Quietly, on a sunny, hot Sunday afternoon, in a private, no-press ceremony, John McCain, in the climax to days of restless, emotional, private and public mourning, was laid to rest, fulfilling one of his last wishes.

“I want to watch the hawks hunt from the sycamore, and then take my leave bound for a place near my old friend Chuck Larson, in the cemetery on the Severn, where it began,” he had written.

McCain — two-time presidential candidate, U.S. senator, U.S. representative, Navy captain, for years of pain and torture a prisoner of war in North Vietnam, fighter pilot, husband and father, maverick and hero, youthful, boisterous, handsome plebe — ended one last, eventful journey, which began with his death on Aug. 25 in Sedona, Arizona.

There were times during the last five days of mourning that McCain’s life, his bearing and presence seemed most real to us, even in death, as the starkly familiar long black hearse, the coffin covered in the colors and flag of country seared themselves in the hearts and minds of Americans across the nation.

Along the way — in the lyings in state, in the rotundas of state and national shrines, along the side of streets and roads and in the always flickering imagery of smart phones, computers and television screens — Americans acquired and collected memories of the kind that would recur late and later in the day, some days and probably months after.

They would be the memories of the widow in elegant black, her tightly bound hair touching the coffin, tensely strong in churches, rotundas, along the Vietnam Memorial wall to lay a wreath, accepting the condolences as well as the grief of others. You remember the aged mother who outlived her son, and you remembered the children, including the naval officer, the army sergeant.

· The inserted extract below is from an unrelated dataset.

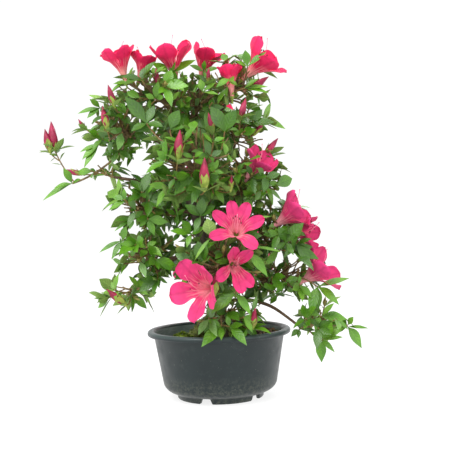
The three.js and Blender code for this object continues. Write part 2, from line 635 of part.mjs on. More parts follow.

You remembered the placards, the casket carried to the beat of those sharp, short steps.

Along the way, with each passing day, there appeared the real presence of the casket, but also the information we carried around with us from living through the life of John McCain in terms of the daily news, the politics, the debates, the trip of forgiveness to Vietnam, the often spontaneous acts of generosity. Alongside those memories of the five days of official mourning, there emerged, day by day, a cohesive picture of McCain, an idea of him that certainly included the maverick, and the hands-across-the-aisle image, but more than that, the forging of friendships as a tool of action, a trumpet call to respond to the best political urges in our national makeup.

What seemed to emerge, through the solemn, circular walks around the casket in the Capitol Rotunda, but especially at the formal but also informal funeral surrounded by the soaring arches and majesty of the National Cathedral on Saturday last, was the idea of McCain, last man standing against the devolution of politics into warfare without rules of civility and decency, where division and appeals to division increasingly dominate.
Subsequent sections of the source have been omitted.